The complexity of the architecture depends on the task at hand. if the data is complex you need more parameters in terms of the layers or depth of the filters in the network. But in case of limited hardware resources, I would suggest less number of layers rather than decreasing the depth of the filters.
It is essential to understand the capabilities and limitations of the target hardware platform before deciding network architecture. For resource constrained hardware, the ultimate objective is to reduce computations while keeping the performance as high as possible. Depth-wise separable convolutions are one strategy to improve efficiency among others.

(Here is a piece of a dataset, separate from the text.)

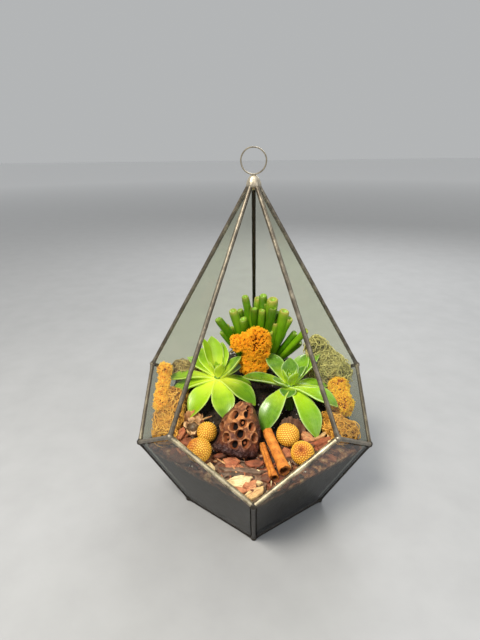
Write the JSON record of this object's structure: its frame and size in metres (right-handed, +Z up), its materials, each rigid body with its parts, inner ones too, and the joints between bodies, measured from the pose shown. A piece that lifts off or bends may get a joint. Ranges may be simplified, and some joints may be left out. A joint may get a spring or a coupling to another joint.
{
  "type": "glass plant terrarium",
  "caption": "Teardrop terrarium of flat glass panes in soldered bars with one open face and a hanging ring, planted with succulents, lichen, moss and dried bark over dark soil.",
  "frame": {"origin": "centre of the five-sided base, on the surface the terrarium stands on", "axes": "+Z up towards the hanging ring, -Y out of the open face, +X to the right seen from the front"},
  "size_m": [0.1972, 0.206, 0.3038],
  "materials": {
    "frame_bars": "dark patina over solder",
    "glass": "clear float glass, faintly grey",
    "solder": "bare solder, satin",
    "ring": "dark patina, worn bright on the edges",
    "soil": "matte, moist and crumbly",
    "rosette_leaf": "satin waxy leaf",
    "finger_leaf": "satin waxy leaf",
    "orange_lichen": "matte, spongy",
    "golden_moss": "matte, fibrous",
    "olive_moss": "matte, fibrous",
    "umber_moss": "matte, fibrous",
    "pod": "matte, dry and wrinkled",
    "fruit_scale": "satin scales",
    "quill_bark": "matte bark",
    "husk": "matte, dry",
    "nut": "satin shell",
    "bark_chips": "matte bark"
  },
  "bodies": {
    "root": {"upper_bar_1": "frame_bars", "zigzag_bar_1_rise": "frame_bars", "zigzag_bar_1_fall": "frame_bars", "lower_bar_1": "frame_bars", "base_bar_1": "frame_bars", "upper_bar_2": "frame_bars", "zigzag_bar_2_rise": "frame_bars", "zigzag_bar_2_fall": "frame_bars", "lower_bar_2": "frame_bars", "base_bar_2": "frame_bars", "upper_bar_3": "frame_bars", "zigzag_bar_3_rise": "frame_bars", "zigzag_bar_3_fall": "frame_bars", "lower_bar_3": "frame_bars", "base_bar_3": "frame_bars", "upper_bar_4": "frame_bars", "zigzag_bar_4_rise": "frame_bars", "zigzag_bar_4_fall": "frame_bars", "lower_bar_4": "frame_bars", "base_bar_4": "frame_bars", "upper_bar_5": "frame_bars", "zigzag_bar_5_rise": "frame_bars", "zigzag_bar_5_fall": "frame_bars", "lower_bar_5": "frame_bars", "base_bar_5": "frame_bars", "upper_pane_1": "glass", "upper_pane_2": "glass", "upper_pane_3": "glass", "upper_pane_4": "glass", "lower_pane_1": "glass", "lower_pane_2": "glass", "lower_pane_3": "glass", "lower_pane_4": "glass", "lower_pane_5": "glass", "base_pane": "glass", "apex_solder": "solder", "hanging_ring": "ring", "soil": "soil", "rosette_left": "rosette_leaf", "rosette_right": "rosette_leaf", "finger_jade": "finger_leaf", "lichen_centre": "orange_lichen", "lichen_left": "orange_lichen", "lichen_right": "orange_lichen", "moss_left": "golden_moss", "moss_right": "golden_moss", "moss_back_right": "olive_moss", "moss_back_left": "umber_moss", "dried_pod": "pod", "scaly_fruit_1": "fruit_scale", "scaly_fruit_2": "fruit_scale", "scaly_fruit_3": "fruit_scale", "scaly_fruit_4": "fruit_scale", "bark_quill_thick": "quill_bark", "bark_quill_thin": "quill_bark", "nut_husk": "husk", "nut": "nut", "bark_litter_front": "bark_chips", "bark_litter_left": "bark_chips", "bark_litter_right": "bark_chips"}
  },
  "joints": []
}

However, the more aggressive approaches to minimize computations are 1) parameter quantization (from FP32 to FP16 or even INT8), followed by fine-tuning, and 2) network pruning. An interesting paper on the topic is:
Deep compression: Compressing deep neural networks with pruning, trained quantization and huffman coding
There has been a lot of interest in making models smaller for resource-efficient training and inference on such constrained devices. Two main approaches have been used:
1. The first approach is to train neural networks that are lightweight by design. A good example of this can be "Spatially Separable convolutions", "Depthwise Separable convolutions", "Flattened convolutions", and "Dilated convolutions".
2. The second approach is to leverage large, pre-trained neural networks and compress them to reduce their size while minimizing loss in performance. A good example of this can be " Network pruning " where L1 norm, L2 norm , and Average Percentage of Zero can be used.